WRITTEN EXERCISE:
Copy out all lines where "axis" appears.

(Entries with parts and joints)
———

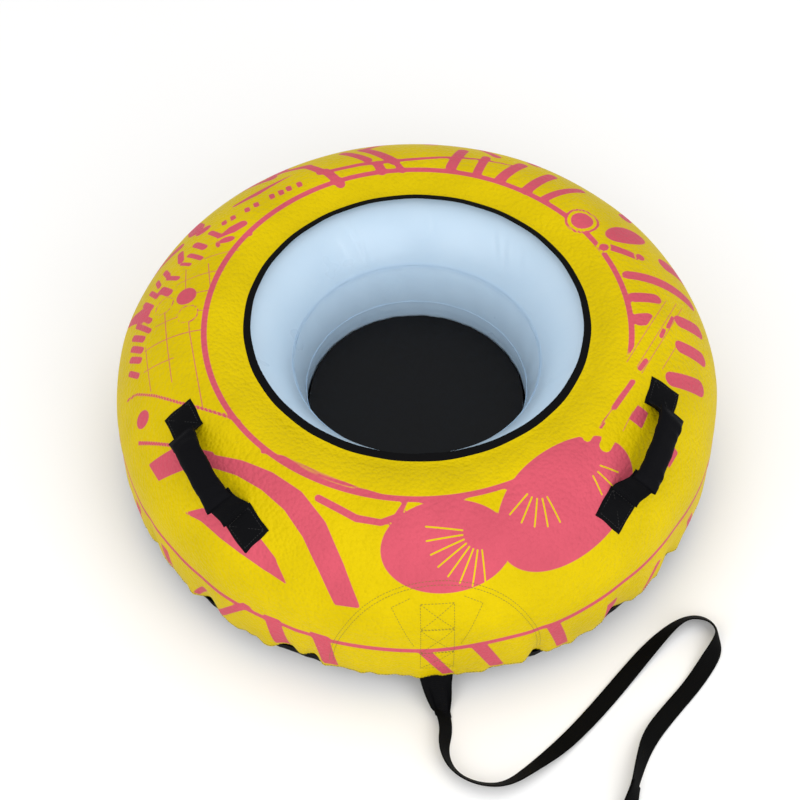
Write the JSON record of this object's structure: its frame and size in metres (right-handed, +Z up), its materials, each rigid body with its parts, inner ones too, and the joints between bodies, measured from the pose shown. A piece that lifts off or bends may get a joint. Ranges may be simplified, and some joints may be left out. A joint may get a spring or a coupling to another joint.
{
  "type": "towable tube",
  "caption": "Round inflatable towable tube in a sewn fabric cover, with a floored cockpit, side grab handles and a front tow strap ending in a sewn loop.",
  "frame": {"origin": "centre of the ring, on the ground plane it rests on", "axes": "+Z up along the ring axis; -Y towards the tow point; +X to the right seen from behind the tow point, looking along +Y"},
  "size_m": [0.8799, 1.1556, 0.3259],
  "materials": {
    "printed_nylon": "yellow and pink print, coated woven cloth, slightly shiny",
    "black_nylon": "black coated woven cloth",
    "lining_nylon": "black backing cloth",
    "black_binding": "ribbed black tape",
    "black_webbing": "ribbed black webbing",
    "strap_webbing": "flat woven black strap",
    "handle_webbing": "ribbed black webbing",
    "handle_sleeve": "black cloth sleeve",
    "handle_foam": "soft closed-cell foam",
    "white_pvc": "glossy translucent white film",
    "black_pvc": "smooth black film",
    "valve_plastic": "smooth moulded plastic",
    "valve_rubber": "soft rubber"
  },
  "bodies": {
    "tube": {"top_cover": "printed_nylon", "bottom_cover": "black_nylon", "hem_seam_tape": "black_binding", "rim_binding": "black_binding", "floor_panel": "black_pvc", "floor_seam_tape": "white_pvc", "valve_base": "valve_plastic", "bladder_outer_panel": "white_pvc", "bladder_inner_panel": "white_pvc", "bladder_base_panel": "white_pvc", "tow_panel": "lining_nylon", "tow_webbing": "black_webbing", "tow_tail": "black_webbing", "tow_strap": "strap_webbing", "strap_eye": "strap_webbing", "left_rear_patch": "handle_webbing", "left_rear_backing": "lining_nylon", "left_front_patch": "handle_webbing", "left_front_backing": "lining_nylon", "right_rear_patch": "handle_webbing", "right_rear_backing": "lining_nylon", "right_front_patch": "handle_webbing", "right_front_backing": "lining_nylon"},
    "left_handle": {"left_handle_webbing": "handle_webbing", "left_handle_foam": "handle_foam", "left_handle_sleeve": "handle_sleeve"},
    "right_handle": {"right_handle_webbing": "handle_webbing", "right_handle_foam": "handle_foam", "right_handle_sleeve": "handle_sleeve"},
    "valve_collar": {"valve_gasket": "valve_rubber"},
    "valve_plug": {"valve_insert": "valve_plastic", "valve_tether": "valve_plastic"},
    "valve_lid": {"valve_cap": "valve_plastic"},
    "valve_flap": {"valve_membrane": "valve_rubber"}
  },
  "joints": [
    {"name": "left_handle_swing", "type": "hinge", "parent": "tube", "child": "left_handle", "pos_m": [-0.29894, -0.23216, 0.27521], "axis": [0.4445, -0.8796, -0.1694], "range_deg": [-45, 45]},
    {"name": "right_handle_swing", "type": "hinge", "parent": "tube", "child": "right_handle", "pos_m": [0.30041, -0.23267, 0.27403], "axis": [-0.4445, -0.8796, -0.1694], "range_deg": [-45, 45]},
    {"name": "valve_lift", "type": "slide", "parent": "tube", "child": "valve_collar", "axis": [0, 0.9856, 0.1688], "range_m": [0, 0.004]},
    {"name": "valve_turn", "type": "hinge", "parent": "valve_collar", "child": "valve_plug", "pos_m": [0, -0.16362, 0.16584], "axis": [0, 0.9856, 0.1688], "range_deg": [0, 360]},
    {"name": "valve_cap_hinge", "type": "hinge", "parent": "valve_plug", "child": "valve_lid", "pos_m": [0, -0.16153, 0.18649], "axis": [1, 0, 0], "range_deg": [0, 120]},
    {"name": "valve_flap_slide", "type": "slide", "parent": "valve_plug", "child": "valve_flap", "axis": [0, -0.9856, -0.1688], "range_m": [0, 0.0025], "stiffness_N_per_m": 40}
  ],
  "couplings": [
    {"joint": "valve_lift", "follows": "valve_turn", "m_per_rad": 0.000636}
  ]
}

———

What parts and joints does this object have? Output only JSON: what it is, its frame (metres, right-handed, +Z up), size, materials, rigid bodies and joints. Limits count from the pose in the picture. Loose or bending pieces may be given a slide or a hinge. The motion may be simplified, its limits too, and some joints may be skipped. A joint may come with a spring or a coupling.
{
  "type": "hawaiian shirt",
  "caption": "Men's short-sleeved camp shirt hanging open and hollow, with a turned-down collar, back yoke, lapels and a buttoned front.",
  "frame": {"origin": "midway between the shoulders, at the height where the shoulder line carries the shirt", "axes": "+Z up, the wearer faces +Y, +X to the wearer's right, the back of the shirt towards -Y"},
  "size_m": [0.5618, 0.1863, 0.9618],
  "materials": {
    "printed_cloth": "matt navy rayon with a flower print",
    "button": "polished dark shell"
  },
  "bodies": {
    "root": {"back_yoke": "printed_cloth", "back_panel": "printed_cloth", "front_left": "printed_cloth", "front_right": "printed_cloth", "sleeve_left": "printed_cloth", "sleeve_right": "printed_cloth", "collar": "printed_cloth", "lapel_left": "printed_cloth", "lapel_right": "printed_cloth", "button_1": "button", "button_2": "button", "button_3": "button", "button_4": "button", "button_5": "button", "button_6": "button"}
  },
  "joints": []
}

———

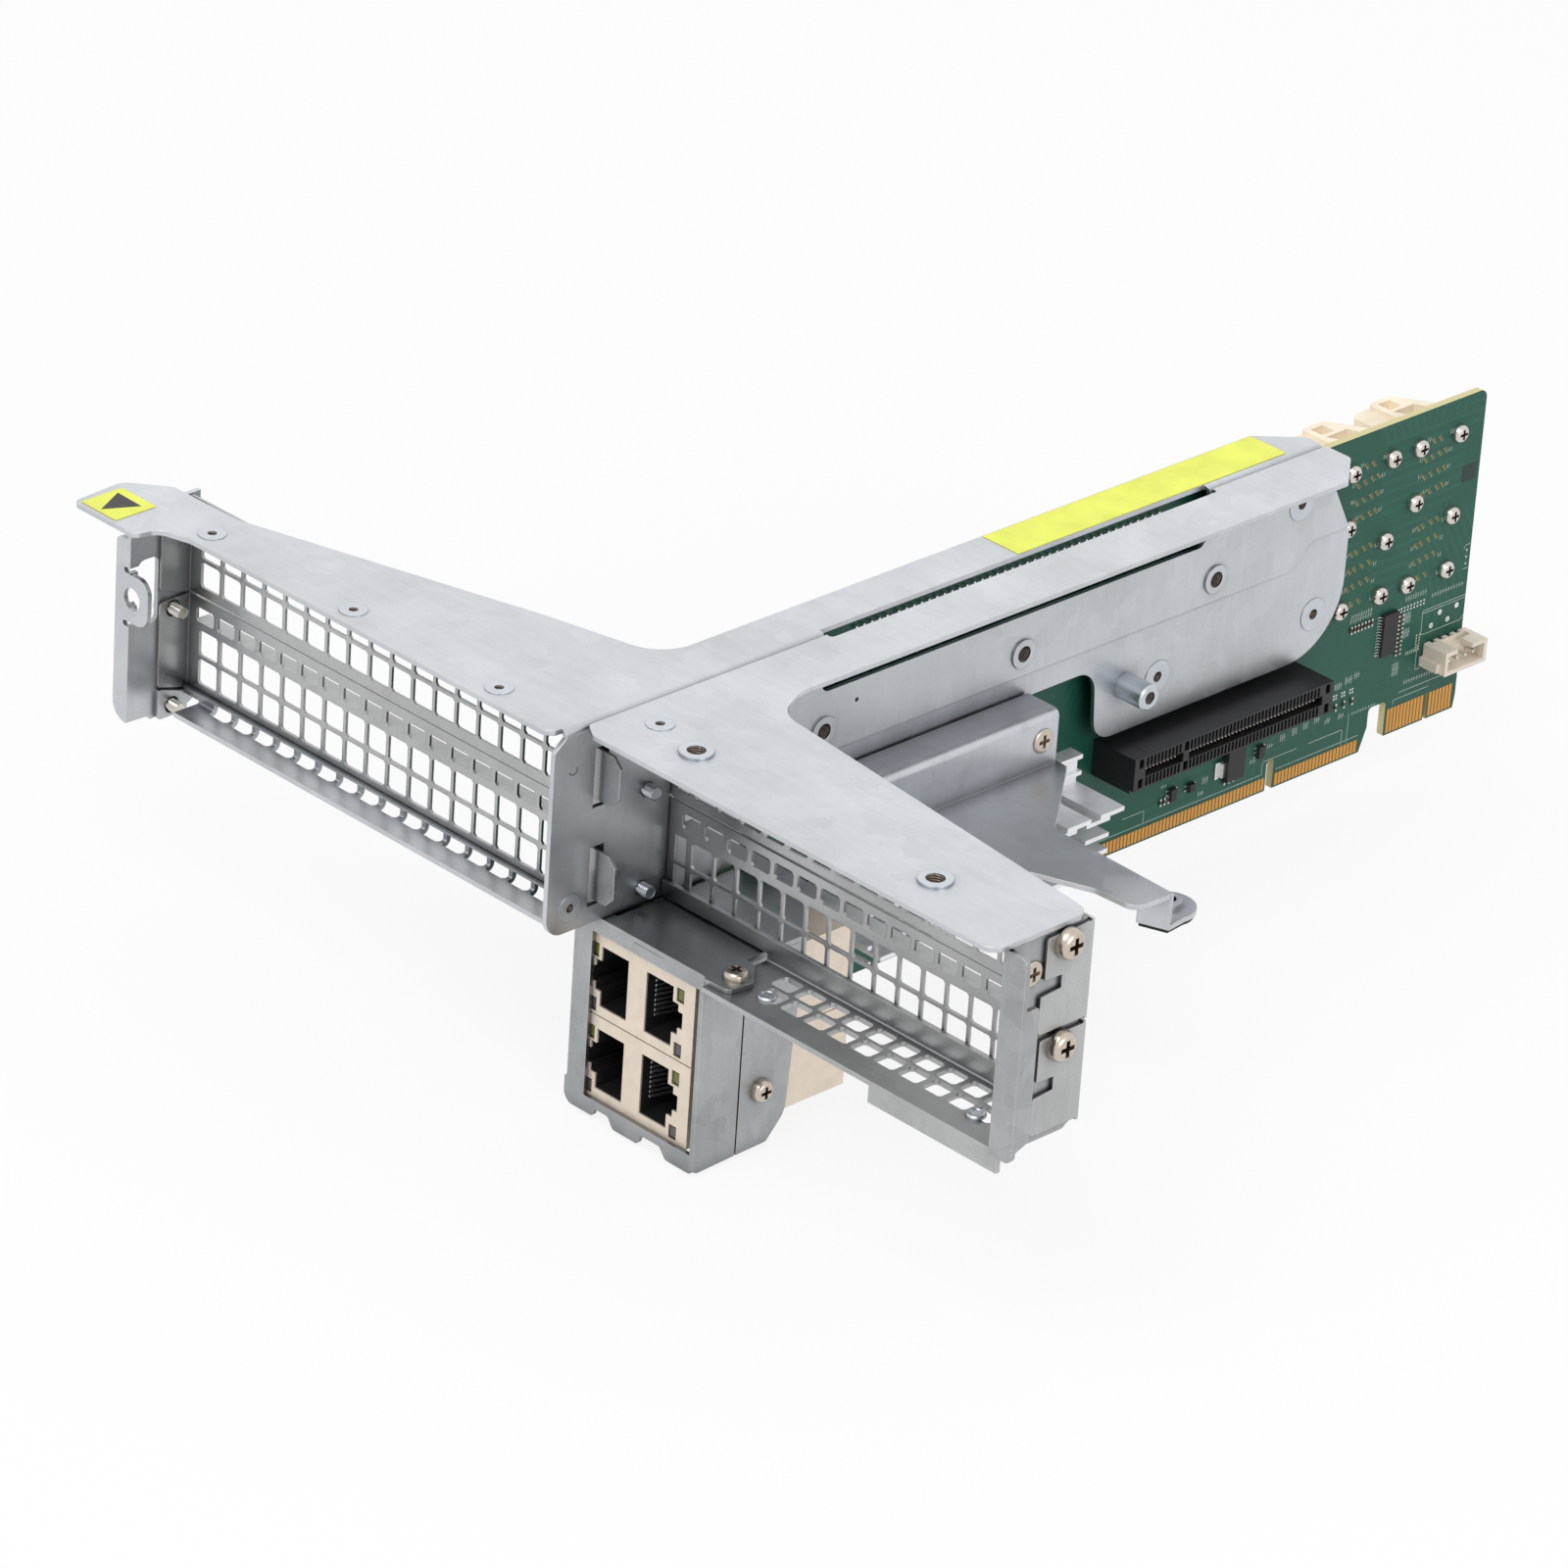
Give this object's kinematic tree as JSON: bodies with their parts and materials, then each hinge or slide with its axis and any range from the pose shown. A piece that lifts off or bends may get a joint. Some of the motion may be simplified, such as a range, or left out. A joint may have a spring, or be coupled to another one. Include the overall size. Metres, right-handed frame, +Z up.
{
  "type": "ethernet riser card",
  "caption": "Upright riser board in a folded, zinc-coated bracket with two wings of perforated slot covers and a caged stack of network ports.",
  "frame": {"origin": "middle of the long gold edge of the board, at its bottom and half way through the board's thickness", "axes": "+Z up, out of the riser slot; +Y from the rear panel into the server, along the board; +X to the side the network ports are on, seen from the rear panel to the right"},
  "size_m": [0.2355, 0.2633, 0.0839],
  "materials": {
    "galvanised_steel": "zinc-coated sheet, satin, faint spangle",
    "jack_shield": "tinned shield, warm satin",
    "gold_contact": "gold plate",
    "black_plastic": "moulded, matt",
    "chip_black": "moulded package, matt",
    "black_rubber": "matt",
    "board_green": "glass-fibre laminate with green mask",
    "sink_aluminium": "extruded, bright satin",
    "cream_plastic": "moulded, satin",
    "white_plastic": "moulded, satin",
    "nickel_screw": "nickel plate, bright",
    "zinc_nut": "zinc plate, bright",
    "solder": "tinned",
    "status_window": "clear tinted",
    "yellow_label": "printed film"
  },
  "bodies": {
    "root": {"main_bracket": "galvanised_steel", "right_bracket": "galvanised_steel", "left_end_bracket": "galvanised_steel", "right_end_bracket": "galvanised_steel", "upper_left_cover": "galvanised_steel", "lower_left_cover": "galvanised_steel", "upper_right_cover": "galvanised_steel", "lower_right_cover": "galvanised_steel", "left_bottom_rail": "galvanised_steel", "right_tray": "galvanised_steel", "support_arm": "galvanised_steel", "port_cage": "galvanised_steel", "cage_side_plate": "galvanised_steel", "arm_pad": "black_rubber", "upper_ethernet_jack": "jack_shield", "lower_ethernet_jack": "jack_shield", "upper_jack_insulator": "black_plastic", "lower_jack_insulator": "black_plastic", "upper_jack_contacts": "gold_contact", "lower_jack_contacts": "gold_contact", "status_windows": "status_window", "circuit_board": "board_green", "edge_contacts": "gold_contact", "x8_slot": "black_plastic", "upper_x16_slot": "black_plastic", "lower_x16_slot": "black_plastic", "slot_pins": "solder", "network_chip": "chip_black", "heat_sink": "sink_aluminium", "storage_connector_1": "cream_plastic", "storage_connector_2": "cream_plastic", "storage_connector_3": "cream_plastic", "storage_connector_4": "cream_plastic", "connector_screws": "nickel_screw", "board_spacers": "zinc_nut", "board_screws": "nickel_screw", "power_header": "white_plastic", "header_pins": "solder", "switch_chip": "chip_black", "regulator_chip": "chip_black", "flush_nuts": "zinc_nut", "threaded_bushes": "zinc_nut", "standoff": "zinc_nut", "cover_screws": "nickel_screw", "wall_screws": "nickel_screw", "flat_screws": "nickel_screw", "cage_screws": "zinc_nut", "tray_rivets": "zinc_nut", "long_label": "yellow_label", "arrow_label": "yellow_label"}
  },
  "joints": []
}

———

TASK OUTPUT:
  "frame": {"origin": "centre of the ring, on the ground plane it rests on", "axes": "+Z up along the ring axis; -Y towards the tow point; +X to the right seen from behind the tow point, looking along +Y"},
    {"name": "left_handle_swing", "type": "hinge", "parent": "tube", "child": "left_handle", "pos_m": [-0.29894, -0.23216, 0.27521], "axis": [0.4445, -0.8796, -0.1694], "range_deg": [-45, 45]},
    {"name": "right_handle_swing", "type": "hinge", "parent": "tube", "child": "right_handle", "pos_m": [0.30041, -0.23267, 0.27403], "axis": [-0.4445, -0.8796, -0.1694], "range_deg": [-45, 45]},
    {"name": "valve_lift", "type": "slide", "parent": "tube", "child": "valve_collar", "axis": [0, 0.9856, 0.1688], "range_m": [0, 0.004]},
    {"name": "valve_turn", "type": "hinge", "parent": "valve_collar", "child": "valve_plug", "pos_m": [0, -0.16362, 0.16584], "axis": [0, 0.9856, 0.1688], "range_deg": [0, 360]},
    {"name": "valve_cap_hinge", "type": "hinge", "parent": "valve_plug", "child": "valve_lid", "pos_m": [0, -0.16153, 0.18649], "axis": [1, 0, 0], "range_deg": [0, 120]},
    {"name": "valve_flap_slide", "type": "slide", "parent": "valve_plug", "child": "valve_flap", "axis": [0, -0.9856, -0.1688], "range_m": [0, 0.0025], "stiffness_N_per_m": 40}
Give this object's kinematic tree as JSON: bodies with their parts and materials, then each hinge or slide with its axis and any range from the pose shown. A piece that lifts off or bends may get a joint. Some of the motion may be simplified, such as a range, or left out. A joint may have a spring, or be coupled to another one. Include the overall size. Metres, right-handed frame, +Z up.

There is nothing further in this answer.